Пламя дьявола - страница 4
На какое-то мгновение, ей показалось, что она ослышалась … или сошла с ума.
Потом его глаза остановились на ней с болезненным напряжением, и она услышала, как он повторил:
— Тебе придется поехать, Рэчел. Это единственная возможность. Привези мне мальчика, не то будет слишком поздно.
Андрю Кингстон сердито заявил:
— Это величайшая глупость, о подобном я и не слыхивал? Неужели ты в самом деле собираешься ехать?
— Разве у меня есть выбор? — устало отвечала Рэчел. — Вы же сами сказали мне, что он очень серьезно болен, что следующий приступ может случиться в любой момент и стать последним. Он хочет видеть Марка, прежде чем умрет. Это вполне можно понять. Марк — его наследник в конце концов.
Доктор Кингстон скептически поднял брови.
Они находились в его личном офисе в клинике Мордаунт. Поднос со свежесваренным кофе стоял на столе перед ними. Сэра Жиля привезли в клинику около получаса назад и поместили в отделение интенсивной терапии. Рэчел только что зашла к нему попрощаться на ночь, но дед находился под действием сильного успокоительного и не узнал ее.
Он лишь произнес “Дитя мое” и замолчал, явно не находя слов.
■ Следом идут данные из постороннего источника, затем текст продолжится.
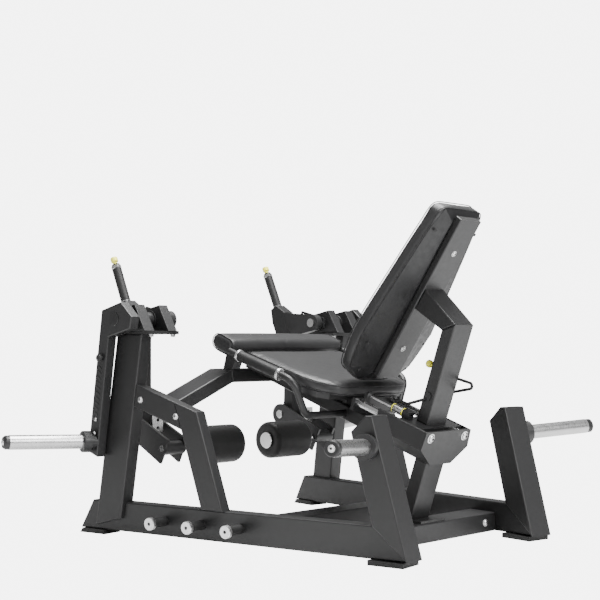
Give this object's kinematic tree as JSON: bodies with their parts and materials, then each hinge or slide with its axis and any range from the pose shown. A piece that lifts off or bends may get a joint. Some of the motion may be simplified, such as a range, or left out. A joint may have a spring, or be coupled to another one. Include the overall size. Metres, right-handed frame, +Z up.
{
  "type": "leg extension machine",
  "caption": "Plate-loaded seated leg extension machine with independent leg arms, foam foot rollers, a sliding reclined backrest, side grips and storage horns on a splayed floor frame.",
  "frame": {"origin": "centre of the bounding box, on the floor", "axes": "+Z up; the user faces -Y; +X is the user's left"},
  "size_m": [1.8698, 1.3931, 1.1375],
  "materials": {
    "frame_paint": "fine textured satin black powder coat",
    "chrome": "polished",
    "satin_steel": "satin plated",
    "vinyl": "black upholstery vinyl with a soft sheen",
    "foam": "dense foam with a smooth skin",
    "rubber": "matt",
    "black_plastic": "fine grain",
    "yellow_plastic": "smooth"
  },
  "bodies": {
    "frame": {"side_rail_left": "frame_paint", "front_post_left": "frame_paint", "rear_post_left": "frame_paint", "side_brace_left": "frame_paint", "side_rail_right": "frame_paint", "front_post_right": "frame_paint", "rear_post_right": "frame_paint", "side_brace_right": "frame_paint", "foot_pads": "rubber", "seat_handle_grips": "rubber", "band_pegs": "rubber", "band_peg_caps": "satin_steel", "frame_bolts": "satin_steel", "seat_handle_collars": "satin_steel", "crossbeams": "frame_paint", "centre_post": "frame_paint", "cross_arch": "frame_paint", "seat_beam": "frame_paint", "pivot_plates": "frame_paint", "bearing_blocks": "frame_paint", "guide_housing": "frame_paint", "rod_brackets": "frame_paint", "seat_handles": "frame_paint", "pad_brackets": "frame_paint", "storage_flanges": "frame_paint", "storage_sleeves": "chrome", "guide_rods": "chrome", "storage_caps": "black_plastic", "seat_pad": "vinyl", "front_pad": "vinyl"},
    "carriage": {"carriage": "frame_paint", "slide_lock": "black_plastic", "backrest_frame": "frame_paint", "backrest_channel": "frame_paint", "backrest_shell": "black_plastic", "backrest_pad": "vinyl"},
    "release_handle": {"release_handle": "frame_paint"},
    "pull_knob": {"pull_knob": "yellow_plastic"},
    "weight_arm_left": {"weight_arm_left": "frame_paint", "pivot_shaft_left": "chrome", "weight_sleeve_left": "chrome", "weight_horn_ends_left": "black_plastic", "sector_plate_left": "frame_paint"},
    "roller_arm_left": {"roller_arm_left": "frame_paint", "roller_fork_left": "frame_paint", "roller_shaft_left": "chrome", "start_handle_left": "rubber"},
    "foot_roller_left": {"foot_roller_left": "foam"},
    "start_button_left": {"start_button_left": "yellow_plastic"},
    "weight_arm_right": {"weight_arm_right": "frame_paint", "pivot_shaft_right": "chrome", "weight_sleeve_right": "chrome", "weight_horn_ends_right": "black_plastic", "sector_plate_right": "frame_paint"},
    "roller_arm_right": {"roller_arm_right": "frame_paint", "roller_fork_right": "frame_paint", "roller_shaft_right": "chrome", "start_handle_right": "rubber"},
    "foot_roller_right": {"foot_roller_right": "foam"},
    "start_button_right": {"start_button_right": "yellow_plastic"}
  },
  "joints": [
    {"name": "weight_arm_left_hinge", "type": "hinge", "parent": "frame", "child": "weight_arm_left", "pos_m": [0.55, -0.40231, 0.755], "axis": [-1, 0, 0], "range_deg": [0, 95]},
    {"name": "roller_arm_left_start", "type": "hinge", "parent": "weight_arm_left", "child": "roller_arm_left", "pos_m": [0.387, -0.40231, 0.755], "axis": [-1, 0, 0], "range_deg": [0, 45]},
    {"name": "foot_roller_left_spin", "type": "hinge", "parent": "roller_arm_left", "child": "foot_roller_left", "pos_m": [0.181, -0.36931, 0.301], "axis": [1, 0, 0], "continuous": true},
    {"name": "start_button_left_press", "type": "slide", "parent": "roller_arm_left", "child": "start_button_left", "axis": [0, 0.4067, -0.9135], "range_m": [0, 0.01], "stiffness_N_per_m": 400},
    {"name": "weight_arm_right_hinge", "type": "hinge", "parent": "frame", "child": "weight_arm_right", "pos_m": [-0.55, -0.40231, 0.755], "axis": [-1, 0, 0], "range_deg": [0, 95]},
    {"name": "roller_arm_right_start", "type": "hinge", "parent": "weight_arm_right", "child": "roller_arm_right", "pos_m": [-0.387, -0.40231, 0.755], "axis": [-1, 0, 0], "range_deg": [0, 45]},
    {"name": "foot_roller_right_spin", "type": "hinge", "parent": "roller_arm_right", "child": "foot_roller_right", "pos_m": [-0.181, -0.36931, 0.301], "axis": [1, 0, 0], "continuous": true},
    {"name": "start_button_right_press", "type": "slide", "parent": "roller_arm_right", "child": "start_button_right", "axis": [0, 0.4067, -0.9135], "range_m": [0, 0.01], "stiffness_N_per_m": 400},
    {"name": "carriage_slide", "type": "slide", "parent": "frame", "child": "carriage", "axis": [0, -0.9426, 0.3338], "range_m": [0, 0.1]},
    {"name": "release_handle_hinge", "type": "hinge", "parent": "carriage", "child": "release_handle", "pos_m": [0, 0.51166, 0.49697], "axis": [1, 0, 0], "range_deg": [0, 12]},
    {"name": "pull_knob_slide", "type": "slide", "parent": "carriage", "child": "pull_knob", "axis": [0, -0.9426, 0.3338], "range_m": [0, 0.012], "stiffness_N_per_m": 500}
  ]
}
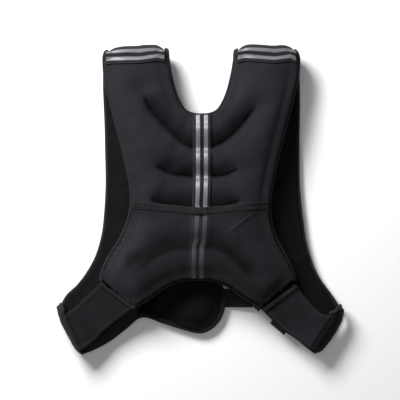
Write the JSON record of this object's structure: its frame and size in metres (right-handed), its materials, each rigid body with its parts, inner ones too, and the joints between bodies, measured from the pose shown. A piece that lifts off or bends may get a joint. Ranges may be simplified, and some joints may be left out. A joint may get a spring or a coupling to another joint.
{
  "type": "weighted vest",
  "caption": "Sand-filled neoprene weighted vest lying on its front, with a mesh back pocket, reflective stripes, woven side bands and a buckled waist strap.",
  "frame": {"origin": "middle of the underside, in the plane that the front panels lie on", "axes": "+X to the wearer's right, across the back, +Y up along the spine to the shoulders, +Z out of the back, up from the floor"},
  "size_m": [0.4498, 0.4924, 0.0651],
  "materials": {
    "neoprene": "matte knit-faced neoprene, very dark grey",
    "binding": "matte woven binding",
    "woven_band": "ribbed elastic weave, matte",
    "webbing": "ribbed webbing, matte",
    "reflective_stripe": "silver-grey reflective, fine lengthwise lines",
    "mesh": "open knitted mesh, matte",
    "buckle": "matte moulded plastic"
  },
  "bodies": {
    "root": {"back_panel": "neoprene", "neck_binding": "binding", "hem_binding": "binding", "spine_tape": "webbing", "pocket_hem": "binding", "pocket_net": "mesh", "front_panel_left": "neoprene", "back_binding_left": "binding", "front_outer_binding_left": "binding", "front_inner_binding_left": "binding", "shoulder_tape_left": "webbing", "spine_stripe_left": "reflective_stripe", "shoulder_stripe_upper_left": "reflective_stripe", "shoulder_stripe_lower_left": "reflective_stripe", "side_band_left": "woven_band", "band_hem_left": "woven_band", "front_panel_right": "neoprene", "back_binding_right": "binding", "front_outer_binding_right": "binding", "front_inner_binding_right": "binding", "shoulder_tape_right": "webbing", "spine_stripe_right": "reflective_stripe", "shoulder_stripe_upper_right": "reflective_stripe", "shoulder_stripe_lower_right": "reflective_stripe", "side_band_right": "woven_band", "band_hem_right": "woven_band", "waist_strap": "webbing", "waist_buckle": "buckle", "strap_tail": "webbing"}
  },
  "joints": []
}
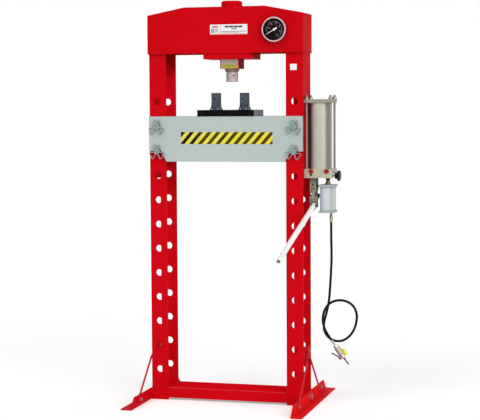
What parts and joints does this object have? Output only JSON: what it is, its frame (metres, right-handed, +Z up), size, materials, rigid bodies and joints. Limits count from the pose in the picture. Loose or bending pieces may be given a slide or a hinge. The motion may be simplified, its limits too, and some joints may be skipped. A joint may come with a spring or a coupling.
{
  "type": "hydraulic press",
  "caption": "Floor-standing two-post hydraulic press with an adjustable pinned bed, air and hand pump, pressure gauge, hand lever and air hose.",
  "frame": {"origin": "on the floor, below the middle of the frame", "axes": "+X to the right seen from the front, +Y to the back, +Z up"},
  "size_m": [0.9921, 1.0543, 1.797],
  "materials": {
    "red_paint": "gloss paint",
    "bed_paint": "satin paint",
    "zinc": "bright zinc plate",
    "fitting_dark": "black oxide",
    "screw_steel": "black oxide, worn",
    "ram_steel": "ground steel",
    "black_paint": "satin black paint",
    "cast_grey": "painted casting",
    "gauge_metal": "bright",
    "dial_black": "printed dial",
    "needle_white": "white paint",
    "gauge_glass": "clear",
    "pump_metal": "machined",
    "reservoir_silver": "drawn tube",
    "knob_black": "moulded",
    "handle_white": "white paint",
    "motor_paint": "anodised",
    "brass": "plated",
    "hose_rubber": "smooth",
    "sleeve_yellow": "moulded",
    "valve_red": "paint",
    "seal_rubber": "moulded"
  },
  "bodies": {
    "frame": {"air_hose": "hose_rubber", "air_inlet": "brass", "air_motor_body": "motor_paint", "air_motor_ends": "motor_paint", "base_fittings": "fitting_dark", "bed_back_plate": "bed_paint", "bed_front_plate": "bed_paint", "bed_spacers": "bed_paint", "bottom_crossbeam": "red_paint", "cylinder_barrel": "red_paint", "cylinder_cap": "red_paint", "cylinder_nose_block": "red_paint", "cylinder_seat_plate": "red_paint", "foot_braces": "red_paint", "foot_left": "red_paint", "foot_right": "red_paint", "frame_bolts": "zinc", "frame_webs": "red_paint", "gauge_bezel": "gauge_metal", "gauge_case": "gauge_metal", "gauge_dial": "dial_black", "gauge_glass": "gauge_glass", "gland_ring": "ram_steel", "head_back_plate": "red_paint", "head_cover": "red_paint", "head_front_plate": "red_paint", "lever_bracket": "pump_metal", "lever_link": "pump_metal", "post_left_back_plate": "red_paint", "post_left_front_plate": "red_paint", "post_right_back_plate": "red_paint", "post_right_front_plate": "red_paint", "prism_block_left": "cast_grey", "prism_block_right": "cast_grey", "pump_base_block": "pump_metal", "pump_plugs": "red_paint", "pump_top_plate": "pump_metal", "reservoir_tube": "reservoir_silver", "tie_rod_nuts": "zinc", "tie_rods": "zinc", "tooling_bars": "black_paint", "tooling_screws": "screw_steel", "valve_body": "brass", "valve_nipples": "zinc", "valve_sleeve": "sleeve_yellow"},
    "ram": {"ram": "ram_steel", "ram_nose": "ram_steel", "piston_seal": "seal_rubber"},
    "gauge_needle": {"gauge_needle": "needle_white"},
    "release_knob": {"release_knob": "knob_black", "release_spindle": "zinc"},
    "hand_lever": {"lever_socket": "pump_metal", "plunger_pin": "zinc", "lever_handle": "handle_white"},
    "pump_plunger": {"pump_plunger": "ram_steel"},
    "valve_lever": {"valve_lever": "valve_red"},
    "bed_pin_upper_left": {"bed_pin_upper_left": "zinc"},
    "bed_pin_lower_left": {"bed_pin_lower_left": "zinc"},
    "bed_pin_upper_right": {"bed_pin_upper_right": "zinc"},
    "bed_pin_lower_right": {"bed_pin_lower_right": "zinc"}
  },
  "joints": [
    {"name": "ram_slide", "type": "slide", "parent": "frame", "child": "ram", "axis": [0, 0, -1], "range_m": [0, 0.12], "stiffness_N_per_m": 2000, "springref_m": -0.1},
    {"name": "gauge_needle_turn", "type": "hinge", "parent": "frame", "child": "gauge_needle", "pos_m": [0.231, -0.095, 1.663], "axis": [0, 1, 0], "range_deg": [0, 270], "stiffness_Nm_per_rad": 0.002, "springref_deg": -17.19},
    {"name": "release_knob_turn", "type": "hinge", "parent": "frame", "child": "release_knob", "pos_m": [0.49, -0.025, 1.022], "axis": [1, 0, 0], "range_deg": [0, 180]},
    {"name": "pump_lever", "type": "hinge", "parent": "frame", "child": "hand_lever", "pos_m": [0.393, -0.038, 0.921], "axis": [-1, 0, 0], "range_deg": [0, 45]},
    {"name": "plunger_slide", "type": "slide", "parent": "frame", "child": "pump_plunger", "axis": [0, 0, -1], "range_m": [0, 0.031]},
    {"name": "valve_lever_turn", "type": "hinge", "parent": "frame", "child": "valve_lever", "pos_m": [0.50386, -0.007, 0.21044], "axis": [-0.8087, 0, -0.5882], "range_deg": [0, 90]},
    {"name": "bed_pin_upper_left_slide", "type": "slide", "parent": "frame", "child": "bed_pin_upper_left", "axis": [0, -1, 0], "range_m": [0, 0.2]},
    {"name": "bed_pin_lower_left_slide", "type": "slide", "parent": "frame", "child": "bed_pin_lower_left", "axis": [0, -1, 0], "range_m": [0, 0.2]},
    {"name": "bed_pin_upper_right_slide", "type": "slide", "parent": "frame", "child": "bed_pin_upper_right", "axis": [0, -1, 0], "range_m": [0, 0.2]},
    {"name": "bed_pin_lower_right_slide", "type": "slide", "parent": "frame", "child": "bed_pin_lower_right", "axis": [0, -1, 0], "range_m": [0, 0.2]}
  ],
  "couplings": [
    {"joint": "plunger_slide", "follows": "pump_lever", "m_per_rad": 0.0387}
  ]
}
Речел горько улыбнулась доктору.
— Он уже все организовал, даже назначение на всякие прививки на завтра — против желтой лихорадки, холеры и тому подобное. Я просто займу его место. Гостиница заказана, паспорт у меня в порядке. Мне не нужна виза, так как я не собираюсь быть там более девяноста дней. Может быть, это и к лучшему.
Доктор Кингстон еще сильнее нахмурился.
— Дорогая моя, что может быть хуже?! И о чем только Жиль думает? Красивая молодая женщина — одна в Южной Америке!
Она отвечала спокойно:
— Он думает о Марке.
Последовала короткая грустная пауза. Эндрю наблюдал за девушкой. Недавно в одной из воскресных газет появилась статья о Рэчел, полная нападок на нее. Автор изображал Рэчел некой “снегурочкой” английской сцены. Возможно, она и производила такое впечатление своей нежной и светлой, несколько холодноватой красотой и некоторой замкнутостью. Но более внимательный человек мог бы заметить за гордой собранностью и умением держаться ранимость, прятавшуюся в нежных изгибах губ и слабой грустью проступавшей иногда в ее зеленых глазах.
Доктор резко спросил:
— А как же твоя карьера? Пьеса, в которой ты играешь, и эта передача на телевидении?
Она улыбнулась:
— Пьеса уже снята со сцены, а в той передаче я уже закончила свои эпизоды. Мой агент имеет, конечно, предложения, над которыми я думала, но нет ничего такого, что я хотела бы сыграть во что бы то ни стало. Так что я вполне могу слетать в Колумбию. Я обещала себе отпуск, и теперь я уеду далеко от Англии и ее мокрой зимы.
— Это уж точно, — мрачно согласился доктор Кингстон.
Рэчел наклонилась над столом, ставя свою пустую чашку.
— Я уже сказала ему, что поеду, — сообщила она тихо.
— Что?!
— Вы же сами велели мне не волновать его. Он увидел, что я колеблюсь, и стал сердиться. Так что мне пришлось согласиться. Он хочет, чтобы Марк вернулся домой. Это очень важно для него — положить конец этой глупой ссоре. Марк не откажется вернуться, когда узнает, какова ситуация.
— Но почему именно ты должна сообщить ему об этом? — возмутился он. — Этот тип, Форсит, который видел Марка в Боготе… Не может ли он что-нибудь организовать, чтобы мальчишку нашли?
Рэчел вздохнула:
— Но разве вы не понимаете, что таким образом мы вовлечем в это дело посторонних. А это — глубоко семейное дело. Дедушка такого не потерпит. Вы единственный не член семьи, который знает о том, что произошло. Но ведь вы — мой крестный, и я думаю, это включает вас тоже в круг семьи. Ничего страшного в этой поездке и нет, честное слово. Все уже организовано. Мне остается только вылететь на следующей неделе в Боготу, найти там семью Аврилес и убедить Марка вернуться домой — то есть, если он хочет увидеть дедушку живым. — Она потихоньку сглотнула. — Я сомневаюсь, что пробуду в этой стране больше сорока восьми часов.
Доктор Кингстон рассеянно кивнул, пальцы его играли колпачком от ручки. Потом он осторожно спросил:
— Дитя мое, что ты хочешь доказать этим?